Image: Hillary Rodham Clinton
In this photo taken Aug. 27, 2015, Democratic presidential candidate Hillary Rodham Clinton speaks in Cleveland. The State Department is expected to release roughly 7,000 pages of former Secretary of State Hillary Rodham Clinton's emails later Monday, including about 150 that have been censored because they contain information that has now been deemed classified. (AP Photo/David Richard)David Richard / AP

Lawyers for the State Department are calling for appointment of a single federal judge to oversee common issues in the dozens of lawsuits seeking e-mails from Hillary Clinton and other documents.

And until a decision on that request is made, they call for a delay in meeting deadlines for producing some documents, including records turned over by some former Clinton aides.

The lawyers say more than 30 Freedom of Information Act cases are now before 17 different judges that are likely to require searching the e-mail records provided to the State Department by Hillary Clinton.

The lawsuits have resulted in "a hodgepodge of orders directing how State manages the search and production of the e-mails." The department's resources for processing all the requests "are strained to the limit," the lawyers say, with 16,517 new FOIA requests in the past year.

In the case that has attracted the most attention, requiring State to produce a monthly release of Clinton e-mails, the government does not seek a delay in that production.
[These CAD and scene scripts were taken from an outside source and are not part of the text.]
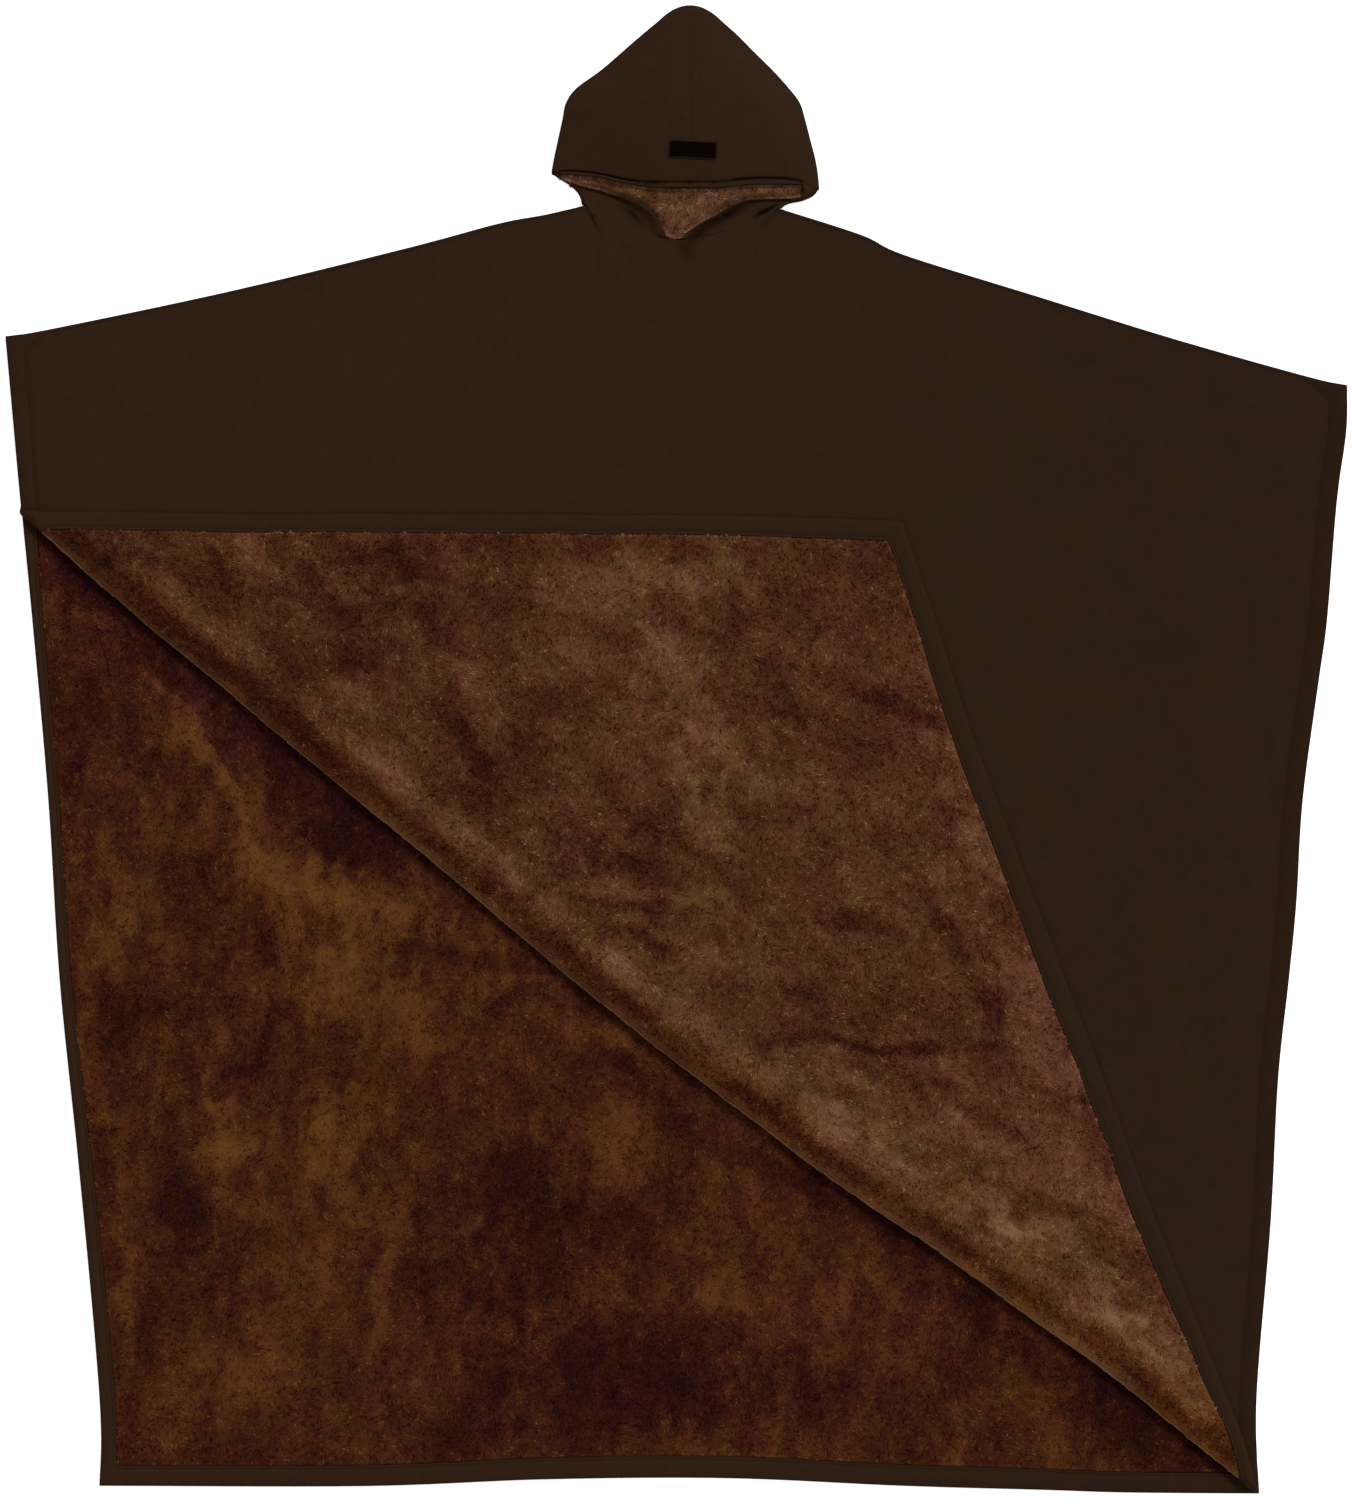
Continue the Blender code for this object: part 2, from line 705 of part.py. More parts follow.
def build_hood_layer(name, side, near, far, material, group):
    """Half of the hood between two depths, as one closed body."""
    columns = len(TOP_STEPS) + len(ROLL_ANGLES) + len(BACK_STEPS)
    way = -1 if side == "left" else 1
    grids = []
    for depth in (near, far):
        full = [hood_section(side, k, depth) for k in range(len(HOOD_ROWS))]
        peak = np.array([CENTRE + way * HALF_SEAM, PEAK_Y - depth, ROLL])
        lower = []
        for k in range(len(NECK_ROWS)):
            part = neck_section(side, k, full[0], depth)
            blank = np.full((FACE_COLUMN, 3), np.nan)
            lower.append(np.vstack([blank, part]))
        grids.append(np.array(lower + full + [np.tile(peak, (columns, 1))]))
    rows = len(grids[0])
    below = len(NECK_ROWS)

    def at(layer, i, j):
        return layer * rows * columns + i * columns + j

    def cell(i, j):
        return i >= below or j >= FACE_COLUMN

    faces = []
    edges = {}
    for i in range(rows - 1):
        for j in range(columns - 1):
            if not cell(i, j):
                continue
            corners = ((i, j), (i, j + 1), (i + 1, j + 1), (i + 1, j))
            cheek = i < below and j < len(TOP_STEPS) - 1
            for tri in ((0, 1, 3), (1, 2, 3)) if cheek else ((0, 1, 2), (0, 2, 3)):
                faces.append(tuple(at(0, *corners[k]) for k in tri))
                faces.append(tuple(at(1, *corners[k]) for k in reversed(tri)))
            for k in range(4):
                pair = (corners[k], corners[(k + 1) % 4])
                if pair[::-1] in edges:
                    del edges[pair[::-1]]
                else:
                    edges[pair] = True
    for start, end in edges:
        a, b = at(0, *start), at(0, *end)
        c, d = at(1, *end), at(1, *start)
        faces.append((a, d, c))
        faces.append((a, c, b))
    points = np.nan_to_num(np.vstack([grid.reshape(-1, 3) for grid in grids]))
    return solid(name, points, faces, material, group)


def build_hood(group, materials):
    for side in ("left", "right"):
        build_hood_layer(f"hood_{side}", side, 0.0, SHELL, materials["shell"], group)
        build_hood_layer(f"hood_lining_{side}", side, SHELL + GAP, SHEET, materials["hood_pile"], group)


def hood_top(x, y):
    """Height of the hood's outer face between the two rows that hold the strip."""
    side = "left" if x < CENTRE else "right"
    low = hood_section(side, 1, 0.0)[: len(TOP_STEPS)]
    high = hood_section(side, 2, 0.0)[: len(TOP_STEPS)]
    way = -1 if side == "left" else 1
    heights = []
    levels = []
    for section in (low, high):
        heights.append(np.interp(way * x, way * section[:, 0], section[:, 2]))
        levels.append(np.interp(way * x, way * section[:, 0], section[:, 1]))
    t = (y - levels[0]) / (levels[1] - levels[0])
    return heights[0] + (heights[1] - heights[0]) * t


def build_strip(group, materials):
    """The hook-and-loop strip, following the hood's face one gap above it."""
    angle = np.radians(STRIP_TURN)
    u = np.array([np.cos(angle), np.sin(angle)])
    v = np.array([-u[1], u[0]])
    points = []
    for along, half in STRIP_COLUMNS:
        for across in (-half, half):
            x, y = np.array(STRIP_CENTRE) + along * u + across * v
            if along == 0:
                y += (CENTRE - x) * np.tan(angle)
                x = CENTRE
            low = hood_top(x, y) + GAP
            points.append((x, y, low))
            points.append((x, y, low + STRIP_THICKNESS))
    faces = []
    for k in range(len(STRIP_COLUMNS) - 1):
        a, b = 4 * k, 4 * (k + 1)
        ring_a = (a, a + 1, a + 3, a + 2)
        ring_b = (b, b + 1, b + 3, b + 2)
        for m in range(4):
            after = (m + 1) % 4
            faces.append((ring_a[m], ring_a[after], ring_b[after], ring_b[m]))
    faces.append((0, 2, 3, 1))
    last = 4 * (len(STRIP_COLUMNS) - 1)
    faces.append((last, last + 1, last + 3, last + 2))
    solid("hood_strip", np.array(points), faces, materials["strip"], group)


def main():
    clear_scene()
    group = collection_named("hooded_poncho")
    materials = {name: material_named(name) for name in COLOURS}
    build_back(group, materials)
    build_front(group, materials)
    build_hood(group, materials)
    build_strip(group, materials)


main()
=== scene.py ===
"""Looks of a hooded, plush-lined poncho laid flat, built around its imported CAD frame.

Tables are in millimetres in the CAD's frame: +Y runs from hem to hood, and the floor is z = 0.
"""

import math

import bpy
import numpy as np
from bpy.props import FloatProperty, FloatVectorProperty, PointerProperty
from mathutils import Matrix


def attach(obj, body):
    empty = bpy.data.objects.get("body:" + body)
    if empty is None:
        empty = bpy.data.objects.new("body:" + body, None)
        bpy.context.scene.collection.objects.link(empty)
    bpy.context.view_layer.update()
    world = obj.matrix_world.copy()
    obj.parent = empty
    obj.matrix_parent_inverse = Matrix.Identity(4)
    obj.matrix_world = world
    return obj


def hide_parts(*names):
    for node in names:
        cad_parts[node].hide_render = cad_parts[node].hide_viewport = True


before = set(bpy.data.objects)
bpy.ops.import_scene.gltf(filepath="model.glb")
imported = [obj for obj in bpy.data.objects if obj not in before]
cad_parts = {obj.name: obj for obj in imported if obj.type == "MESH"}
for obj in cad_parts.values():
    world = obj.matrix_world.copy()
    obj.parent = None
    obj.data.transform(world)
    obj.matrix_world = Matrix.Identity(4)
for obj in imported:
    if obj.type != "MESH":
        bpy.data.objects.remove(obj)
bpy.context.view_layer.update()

bl_info = {
    "name": "Hooded poncho looks",
    "version": (1, 0, 0),
    "blender": (4, 5, 0),
    "location": "View3D > Sidebar > Poncho",
    "description": "Builds the cloth, pile, stitching, strip and studio of a hooded poncho",
    "category": "Object",
}

MM = 0.001

# Sides of the squares that hold the panels' cut and the hood's, and the step between the hood's points there
CUT_SQUARE = 1630.0
HOOD_SQUARE = 900.0
HOOD_STEP = 3.2

# Cloth, as in the CAD: the gap between the laid panels, and the height of both
GAP = 0.3
STACK = 8.3

# Fold of the front's lower left corner: inside radius, middle of its turn, ends of its straight line, how far
# past it the flap takes to come down, where the panel's corner crosses it, and how far the left, bottom and
# right edges run along it for each millimetre across
FOLD_RADIUS = 1.9
FOLD_MIDDLE = -math.pi * FOLD_RADIUS / 2
FOLD_START = np.array([-705.2, 261.9])
FOLD_END = np.array([629.3, -796.8])
TEARDROP = 58.0
CORNER_S = 1704.4
FOLD_ENTRY = 0.97
BOTTOM_RUN = 1.26
RIGHT_RUN = -0.673
# Sag of the fold under that line: along, sag
BOW = np.array(
    [
        (0, 0.0), (60, 4.6), (287, 11.4), (400, 15.2), (624, 19.5), (849, 25.3), (1012, 22.8),
        (1122, 20.0), (1278, 9.5), (1384, 4.0), (1489, -1.0), (1654, -1.5), (1720, 0.0),
    ]
)

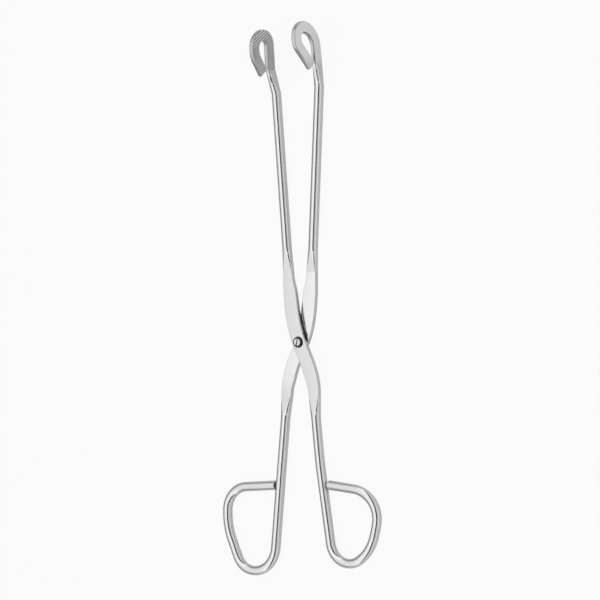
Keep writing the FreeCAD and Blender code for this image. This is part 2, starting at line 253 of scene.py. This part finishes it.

But the lawyers say they will ask the judge in at least two cases to put on hold the orders applying to "certain other employees" until a decision is made about appointing a coordinating judge.

The government lawyers also say they have followed Judge Emmet Sullivan's order in the Judicial Watch case, seeking employment records for Huma Abedin, by sending a letter to the FBI asking for anything agents find on her the Clinton server, relevant to the FOIA case, that isn't in the e-mails Clinton turned over.